Only a number is wanted: the count of lines in this listing that contain "Blender".

» Record excerpts:
#####

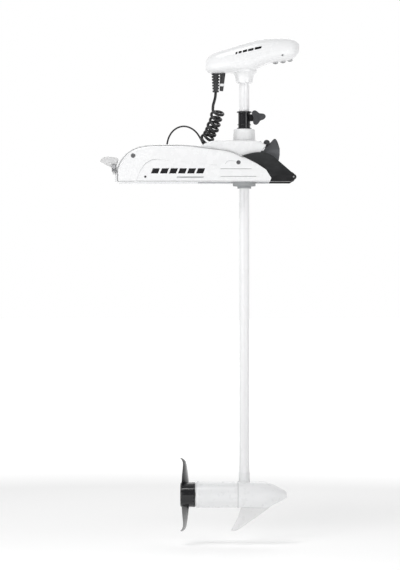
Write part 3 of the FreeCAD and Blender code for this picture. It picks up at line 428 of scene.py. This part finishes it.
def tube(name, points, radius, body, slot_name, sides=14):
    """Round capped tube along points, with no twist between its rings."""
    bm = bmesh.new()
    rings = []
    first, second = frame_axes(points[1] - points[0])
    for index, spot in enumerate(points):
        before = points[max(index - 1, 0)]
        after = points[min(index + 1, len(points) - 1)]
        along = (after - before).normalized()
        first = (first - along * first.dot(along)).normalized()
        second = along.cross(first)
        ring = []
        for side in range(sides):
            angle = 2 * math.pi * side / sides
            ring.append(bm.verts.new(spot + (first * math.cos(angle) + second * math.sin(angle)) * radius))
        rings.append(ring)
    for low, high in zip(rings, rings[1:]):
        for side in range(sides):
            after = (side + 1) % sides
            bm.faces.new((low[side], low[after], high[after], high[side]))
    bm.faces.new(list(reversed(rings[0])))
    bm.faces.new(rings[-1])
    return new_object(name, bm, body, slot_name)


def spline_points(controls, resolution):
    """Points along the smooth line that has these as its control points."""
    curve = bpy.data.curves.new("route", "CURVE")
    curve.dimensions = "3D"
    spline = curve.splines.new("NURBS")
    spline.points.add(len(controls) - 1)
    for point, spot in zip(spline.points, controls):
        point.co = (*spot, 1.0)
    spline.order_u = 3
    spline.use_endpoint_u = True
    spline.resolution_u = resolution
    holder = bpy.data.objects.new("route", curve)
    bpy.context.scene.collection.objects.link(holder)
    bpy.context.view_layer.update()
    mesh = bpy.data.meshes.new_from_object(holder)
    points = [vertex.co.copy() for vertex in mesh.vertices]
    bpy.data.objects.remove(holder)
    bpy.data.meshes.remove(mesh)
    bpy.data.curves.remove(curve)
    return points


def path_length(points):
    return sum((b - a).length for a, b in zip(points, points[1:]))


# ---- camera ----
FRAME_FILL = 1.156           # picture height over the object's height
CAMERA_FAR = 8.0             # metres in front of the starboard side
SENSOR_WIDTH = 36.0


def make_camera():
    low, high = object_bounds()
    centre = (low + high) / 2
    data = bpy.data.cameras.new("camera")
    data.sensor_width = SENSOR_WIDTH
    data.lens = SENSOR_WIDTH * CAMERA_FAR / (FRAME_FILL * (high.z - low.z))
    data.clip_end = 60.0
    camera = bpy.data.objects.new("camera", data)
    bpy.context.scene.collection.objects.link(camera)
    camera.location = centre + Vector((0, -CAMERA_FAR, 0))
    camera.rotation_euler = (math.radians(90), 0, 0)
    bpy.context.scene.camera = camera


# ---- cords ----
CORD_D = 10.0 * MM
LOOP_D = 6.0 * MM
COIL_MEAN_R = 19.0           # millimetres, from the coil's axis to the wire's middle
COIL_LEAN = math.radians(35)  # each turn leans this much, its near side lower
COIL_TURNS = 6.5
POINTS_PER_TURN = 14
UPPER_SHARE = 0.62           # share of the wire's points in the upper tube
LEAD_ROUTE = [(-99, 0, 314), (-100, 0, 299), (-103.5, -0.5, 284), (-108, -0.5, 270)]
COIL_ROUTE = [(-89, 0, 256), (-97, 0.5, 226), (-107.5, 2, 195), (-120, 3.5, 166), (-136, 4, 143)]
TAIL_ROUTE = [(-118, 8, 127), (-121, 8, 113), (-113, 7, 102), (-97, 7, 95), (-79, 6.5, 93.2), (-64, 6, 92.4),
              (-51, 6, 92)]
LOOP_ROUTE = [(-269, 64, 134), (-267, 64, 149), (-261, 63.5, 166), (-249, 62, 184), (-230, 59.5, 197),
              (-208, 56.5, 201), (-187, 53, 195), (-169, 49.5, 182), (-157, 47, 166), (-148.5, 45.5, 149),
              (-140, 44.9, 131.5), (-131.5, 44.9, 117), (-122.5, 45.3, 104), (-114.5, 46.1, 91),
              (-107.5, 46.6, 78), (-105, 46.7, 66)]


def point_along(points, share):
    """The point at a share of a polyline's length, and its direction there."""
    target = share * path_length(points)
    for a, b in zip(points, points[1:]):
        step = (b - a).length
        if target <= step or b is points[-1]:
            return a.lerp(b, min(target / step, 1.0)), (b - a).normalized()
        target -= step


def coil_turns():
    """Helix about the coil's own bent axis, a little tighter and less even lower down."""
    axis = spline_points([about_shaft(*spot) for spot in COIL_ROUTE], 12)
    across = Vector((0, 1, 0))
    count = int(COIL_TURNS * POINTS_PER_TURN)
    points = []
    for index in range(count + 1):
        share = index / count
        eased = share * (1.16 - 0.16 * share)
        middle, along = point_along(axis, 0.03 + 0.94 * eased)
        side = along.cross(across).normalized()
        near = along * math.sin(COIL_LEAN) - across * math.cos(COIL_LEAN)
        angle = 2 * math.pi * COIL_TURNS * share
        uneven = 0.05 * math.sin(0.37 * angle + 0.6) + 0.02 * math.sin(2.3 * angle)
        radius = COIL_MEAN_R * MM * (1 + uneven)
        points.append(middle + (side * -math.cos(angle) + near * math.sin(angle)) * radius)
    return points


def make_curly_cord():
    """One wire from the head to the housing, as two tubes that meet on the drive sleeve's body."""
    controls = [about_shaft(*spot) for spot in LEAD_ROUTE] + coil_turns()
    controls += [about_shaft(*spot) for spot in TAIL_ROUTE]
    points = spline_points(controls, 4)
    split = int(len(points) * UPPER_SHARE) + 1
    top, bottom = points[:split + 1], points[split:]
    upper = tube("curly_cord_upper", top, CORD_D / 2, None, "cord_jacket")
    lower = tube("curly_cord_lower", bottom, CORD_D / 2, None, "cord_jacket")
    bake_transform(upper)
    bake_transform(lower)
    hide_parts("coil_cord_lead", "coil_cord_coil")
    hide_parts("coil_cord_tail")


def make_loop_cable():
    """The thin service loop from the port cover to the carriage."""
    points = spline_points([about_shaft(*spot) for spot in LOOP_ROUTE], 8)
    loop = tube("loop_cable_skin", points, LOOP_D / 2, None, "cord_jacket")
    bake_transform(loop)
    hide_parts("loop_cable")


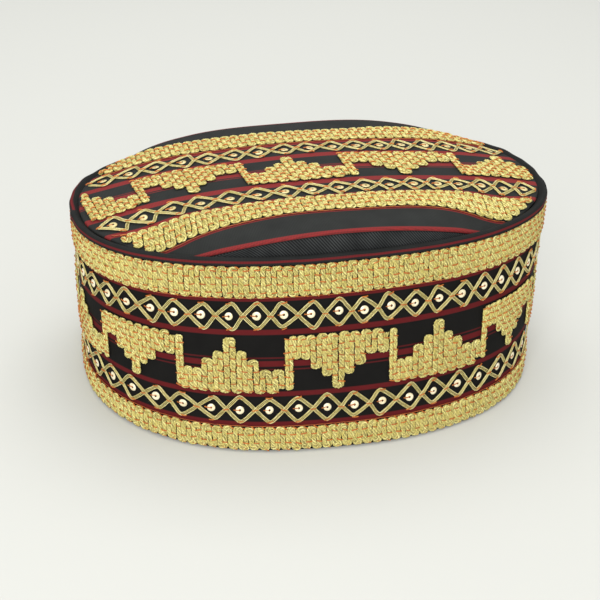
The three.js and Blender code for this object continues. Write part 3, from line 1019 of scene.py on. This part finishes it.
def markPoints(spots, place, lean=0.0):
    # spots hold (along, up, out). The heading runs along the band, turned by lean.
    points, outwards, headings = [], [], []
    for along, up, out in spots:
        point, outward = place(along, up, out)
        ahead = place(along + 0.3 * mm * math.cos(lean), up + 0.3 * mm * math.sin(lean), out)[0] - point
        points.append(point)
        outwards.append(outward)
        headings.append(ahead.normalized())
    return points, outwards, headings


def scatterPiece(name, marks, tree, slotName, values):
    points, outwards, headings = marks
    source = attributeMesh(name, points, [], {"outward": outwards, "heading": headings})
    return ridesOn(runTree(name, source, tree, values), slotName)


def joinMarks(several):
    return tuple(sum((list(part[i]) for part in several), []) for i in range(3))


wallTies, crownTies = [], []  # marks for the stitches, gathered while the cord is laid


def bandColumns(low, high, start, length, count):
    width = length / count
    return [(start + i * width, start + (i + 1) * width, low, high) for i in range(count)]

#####

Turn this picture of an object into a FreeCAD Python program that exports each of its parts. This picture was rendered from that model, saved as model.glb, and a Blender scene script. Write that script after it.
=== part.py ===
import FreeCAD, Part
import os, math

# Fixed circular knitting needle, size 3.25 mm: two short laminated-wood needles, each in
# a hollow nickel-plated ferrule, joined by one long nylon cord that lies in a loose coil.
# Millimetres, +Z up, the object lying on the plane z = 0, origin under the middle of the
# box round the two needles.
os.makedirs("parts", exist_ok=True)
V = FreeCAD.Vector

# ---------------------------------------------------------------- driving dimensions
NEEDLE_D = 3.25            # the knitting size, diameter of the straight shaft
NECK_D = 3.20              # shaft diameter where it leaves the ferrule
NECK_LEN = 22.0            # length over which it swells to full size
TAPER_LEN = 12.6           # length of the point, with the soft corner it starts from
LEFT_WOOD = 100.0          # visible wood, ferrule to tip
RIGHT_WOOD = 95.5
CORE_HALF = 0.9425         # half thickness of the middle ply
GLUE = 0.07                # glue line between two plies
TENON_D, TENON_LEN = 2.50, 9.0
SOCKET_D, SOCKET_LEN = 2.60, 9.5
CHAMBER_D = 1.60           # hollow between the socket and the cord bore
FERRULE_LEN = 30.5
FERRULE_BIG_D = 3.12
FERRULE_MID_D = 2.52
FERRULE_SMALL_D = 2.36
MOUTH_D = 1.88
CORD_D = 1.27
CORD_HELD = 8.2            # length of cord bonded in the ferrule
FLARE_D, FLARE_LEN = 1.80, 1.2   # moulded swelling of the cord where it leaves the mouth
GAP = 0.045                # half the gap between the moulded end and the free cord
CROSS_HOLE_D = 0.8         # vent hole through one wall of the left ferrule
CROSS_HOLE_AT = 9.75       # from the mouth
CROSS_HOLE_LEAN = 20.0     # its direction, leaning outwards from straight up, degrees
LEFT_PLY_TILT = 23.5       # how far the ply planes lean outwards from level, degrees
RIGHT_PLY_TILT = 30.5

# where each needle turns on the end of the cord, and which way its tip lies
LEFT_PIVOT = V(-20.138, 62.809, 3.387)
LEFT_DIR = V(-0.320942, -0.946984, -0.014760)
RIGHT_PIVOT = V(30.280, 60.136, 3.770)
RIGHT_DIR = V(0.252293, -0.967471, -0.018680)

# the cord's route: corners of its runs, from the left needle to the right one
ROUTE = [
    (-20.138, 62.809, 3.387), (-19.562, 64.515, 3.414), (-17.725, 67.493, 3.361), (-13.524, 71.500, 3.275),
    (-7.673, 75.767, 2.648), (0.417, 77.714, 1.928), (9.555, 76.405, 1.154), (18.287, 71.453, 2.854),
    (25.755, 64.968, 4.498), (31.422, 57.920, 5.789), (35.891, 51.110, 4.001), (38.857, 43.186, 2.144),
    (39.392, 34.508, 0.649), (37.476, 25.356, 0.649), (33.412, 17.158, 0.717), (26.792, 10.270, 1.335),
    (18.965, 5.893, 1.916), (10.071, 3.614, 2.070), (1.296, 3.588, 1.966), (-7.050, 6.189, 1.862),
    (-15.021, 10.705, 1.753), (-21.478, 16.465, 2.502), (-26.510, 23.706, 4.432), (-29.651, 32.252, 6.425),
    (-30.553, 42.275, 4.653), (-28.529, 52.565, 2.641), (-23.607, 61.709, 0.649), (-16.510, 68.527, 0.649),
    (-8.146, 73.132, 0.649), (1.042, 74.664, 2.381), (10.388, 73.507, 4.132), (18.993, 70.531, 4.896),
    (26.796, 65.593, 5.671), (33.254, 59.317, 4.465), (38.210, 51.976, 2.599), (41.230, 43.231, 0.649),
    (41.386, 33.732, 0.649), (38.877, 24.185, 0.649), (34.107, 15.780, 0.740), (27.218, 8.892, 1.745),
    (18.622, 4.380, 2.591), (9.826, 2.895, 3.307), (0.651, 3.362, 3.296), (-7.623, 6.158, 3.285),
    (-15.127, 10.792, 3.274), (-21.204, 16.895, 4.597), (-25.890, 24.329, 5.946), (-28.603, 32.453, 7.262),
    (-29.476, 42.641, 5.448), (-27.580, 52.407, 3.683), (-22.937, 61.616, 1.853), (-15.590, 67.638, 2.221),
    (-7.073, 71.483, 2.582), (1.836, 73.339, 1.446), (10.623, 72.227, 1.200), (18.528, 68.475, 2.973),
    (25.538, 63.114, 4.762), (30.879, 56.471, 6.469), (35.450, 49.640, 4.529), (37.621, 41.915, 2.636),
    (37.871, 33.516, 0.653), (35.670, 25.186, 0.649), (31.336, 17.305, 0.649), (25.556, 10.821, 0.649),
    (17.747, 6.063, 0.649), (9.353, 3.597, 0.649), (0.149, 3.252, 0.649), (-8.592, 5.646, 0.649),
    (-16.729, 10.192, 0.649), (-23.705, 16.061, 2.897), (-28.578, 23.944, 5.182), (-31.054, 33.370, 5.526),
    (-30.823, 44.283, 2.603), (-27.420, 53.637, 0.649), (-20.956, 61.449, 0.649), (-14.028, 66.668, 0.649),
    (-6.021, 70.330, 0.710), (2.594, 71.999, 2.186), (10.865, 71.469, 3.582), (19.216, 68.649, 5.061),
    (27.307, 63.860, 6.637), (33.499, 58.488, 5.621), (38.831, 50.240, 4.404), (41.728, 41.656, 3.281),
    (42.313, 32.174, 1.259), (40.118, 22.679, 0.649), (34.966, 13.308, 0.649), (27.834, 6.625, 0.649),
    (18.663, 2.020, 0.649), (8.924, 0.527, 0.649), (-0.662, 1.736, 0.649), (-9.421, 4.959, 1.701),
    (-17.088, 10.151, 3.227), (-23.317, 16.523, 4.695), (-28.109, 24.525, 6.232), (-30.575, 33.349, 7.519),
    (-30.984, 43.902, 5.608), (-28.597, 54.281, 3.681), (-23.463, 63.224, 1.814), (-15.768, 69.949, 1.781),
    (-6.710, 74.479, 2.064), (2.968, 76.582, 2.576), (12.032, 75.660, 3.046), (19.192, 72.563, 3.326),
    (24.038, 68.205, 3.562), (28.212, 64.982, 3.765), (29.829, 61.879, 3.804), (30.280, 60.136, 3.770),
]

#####

» Task answer:
3